All of these challenges collectively, however, yield a significant lack in a child’s depth of knowledge of the world around them and limited life experiences, which makes teaching incredibly difficult.
Q: For someone wanting to understand what it is like to live in your shoes, in your profession, how would you tell your story?
A: It is so difficult to try to convey the daily nuances of our work. Most people think, “Hey, I went to school, I know what it’s like.” But in reality, they don’t. In one period of my day alone, I feed kids (if they are hungry, they cannot learn), I deal with health issues that impact class time (you’d be astounded at the number of unwell children we have), I resolve personal disputes (girl drama in the middle school?), I noodle through language barriers (I do not know a single Farsi word), I field phone calls (parents who need to talk to their child – yup, it happens), I field data requests that my principal may need STAT (because sometimes administrators forget we teach during class), I have to print an assignment, give out pencils, provide an extra copy of a book before digging into a lesson (students arrive in class with NOTHING…), etc. all the while trying to motivate, inspire, convey respect, and oh, yes, teach.

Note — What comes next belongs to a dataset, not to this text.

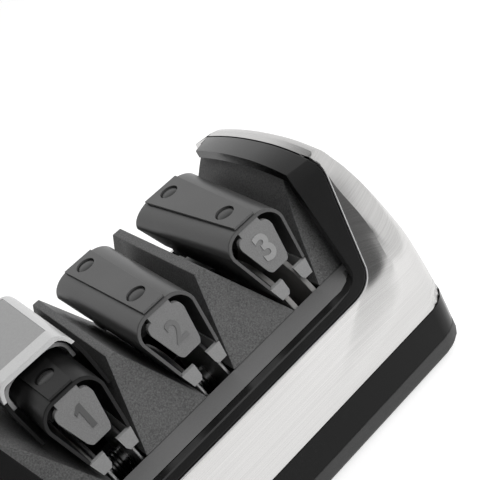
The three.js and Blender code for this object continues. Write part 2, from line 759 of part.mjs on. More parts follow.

Q: What defines you outside of school? Meaning, what is your passion… your purpose… what is important to you?
I am a fairly contented and joyful person. My passion is to share that and perhaps to even inspire that. I love being out of doors and see it all as a gift from God. I enjoy creating paper crafts which I create to spread happiness. I believe we have a responsibility to love one another and it is important to me to model that and create opportunities to impart that.
It is largely because of professionals like Mindi that we have such a passion for teachers and the schools at which they serve. Thank you Mindi for all that you do and for being so forthcoming in our interview.